注意：in-place operation 在 pytorch 中是指改变一个 tensor 的值的时候，不经过复制操作，而是直接在原来的内存上改变它的值。可以把它称为原地操作符。

在 pytorch 中经常加后缀 _ 来代表原地 in-place operation，比如说 .add_() 或者.scatter_(). 我们可以将 in_place 操作简单的理解类似于python 中的 +=, -= 等操作。

对于 requires_grad=True 的叶子张量 (leaf tensor) 不能使用 inplace operation; 对于在求梯度阶段需要用到的张量不能使用 inplace operation.

torch 中设置随机数种子，保证结果复现：

import random

import numpy as np
import torch


def setup_seed(seed):
    torch.manual_seed(seed)
    torch.cuda.manual_seed_all(seed)
    np.random.seed(seed)
    random.seed(seed)
    torch.backends.cudnn.deterministic = True

总结

具有学习参数的（如 Conv2d, BatchNorm2d, Linear）采用 torch.nn 的方式，没有学习参数的（如 MaxPool2d, loss func, activation func）等根据个人选择使用 torch.nn.functional 或者 torch.nn 的方式。
当模型较复杂时，推荐 torch.nn，当其不能满足功能需求时，torch.nn.functional 是最佳选择，如自定义模块时。因为其更接近底层，更加灵活。

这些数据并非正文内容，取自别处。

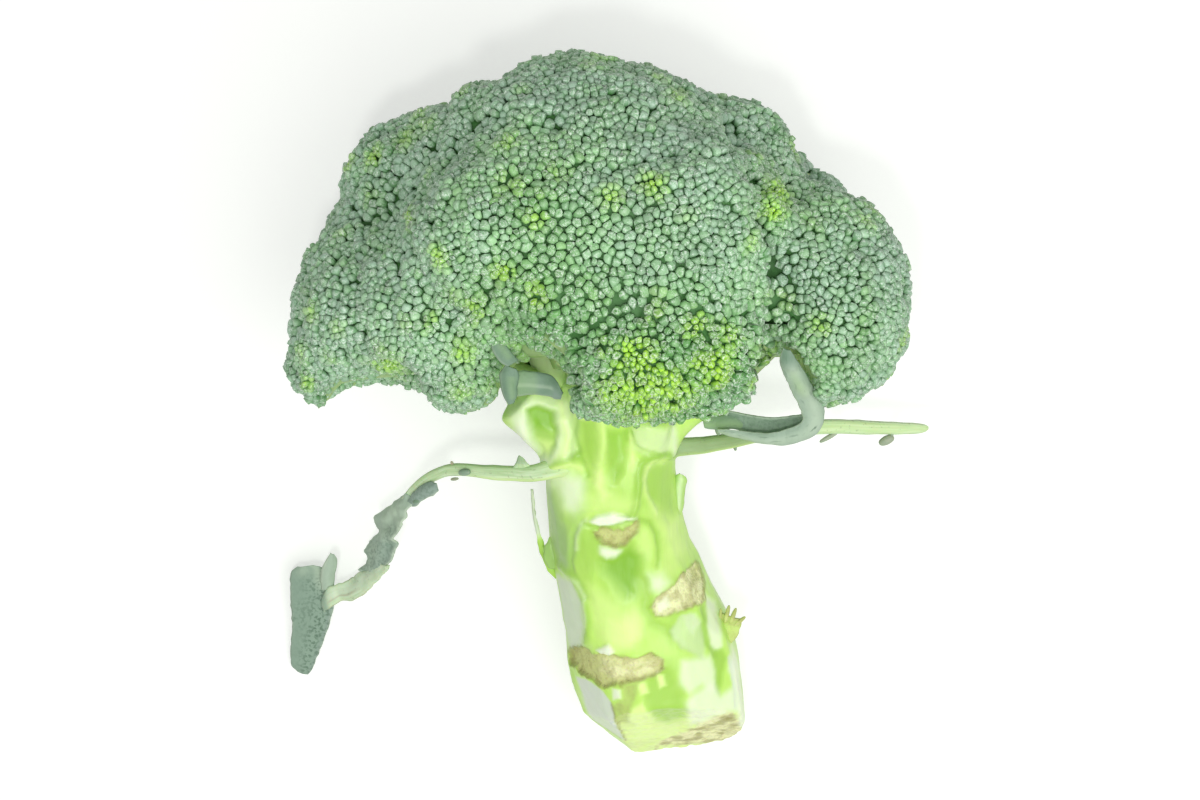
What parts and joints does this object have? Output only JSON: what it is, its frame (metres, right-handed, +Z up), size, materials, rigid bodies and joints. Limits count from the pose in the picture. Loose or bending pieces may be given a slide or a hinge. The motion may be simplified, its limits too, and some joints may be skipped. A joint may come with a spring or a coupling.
{
  "type": "broccoli head",
  "caption": "Fresh broccoli head lying on its side: a thick trimmed stalk branching into domed, bead-textured floret heads, with a few leaves and leaf bases left on.",
  "frame": {"origin": "on the surface that the head lies on, under the middle of its bounding box", "axes": "+Y from the cut end of the stalk toward the crown, +Z up from the surface, +X to the right when the head is seen from above with its crown away from the viewer"},
  "size_m": [0.1753, 0.1866, 0.1296],
  "materials": {
    "stalk": "smooth moist yellow-green skin",
    "branch": "smooth pale green skin",
    "buds": "closely packed matt grey-green buds",
    "leaf": "thin waxy grey-green leaf",
    "petiole": "smooth pale green leaf stalk"
  },
  "bodies": {
    "root": {"main_stalk": "stalk", "branch_front": "branch", "branch_front_low": "branch", "branch_left": "branch", "branch_right": "branch", "branch_top": "branch", "branch_upper_left": "branch", "branch_upper_right": "branch", "branch_back_left": "branch", "branch_back_right": "branch", "branch_back_centre": "branch", "branch_back_top": "branch", "head_front": "buds", "head_front_low": "buds", "head_left": "buds", "head_right": "buds", "head_top": "buds", "head_upper_left": "buds", "head_upper_right": "buds", "head_back_left": "buds", "head_back_right": "buds", "head_back_centre": "buds", "head_back_top": "buds", "leaf_left": "leaf", "leaf_right": "petiole", "leaf_curled": "leaf", "leaf_small": "leaf", "torn_strip": "petiole", "leaf_stub": "petiole", "torn_leaf_base": "petiole"}
  },
  "joints": []
}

在前馈网络计算（forward）时，torch.nn.functional 中的参数无法保存，即没有状态参数。状态参数一般指的是可学习的参数，如卷积层的 weights 和 bias，或根据需要自定义的一些可学习参数。torch.nn.functional 中涉及的参数一般是超参，无法利用反向传播进行学习。

import torch
# 保存最好的模型参数
torch.save(model,'best.pth')
# 再次训练时
model.load_state_dict(torch.load("best.pt"))  # model.load_state_dict()函数把加载的权重复制到模型的权重中去

关于 dropout，推荐使用 torch.nn 的方式，因为一般情况下只有训练阶段才进行 dropout，在 eval 阶段都不会进行 dropout，使用 torch.nn 方式定义 dropout，在调用 model.eval() 之后，model 中所有的 dropout layer 都关闭，但以 torch.nn.function.dropout 的方式定义 dropout，在调用 model.eval() 之后并不能关闭 dropout.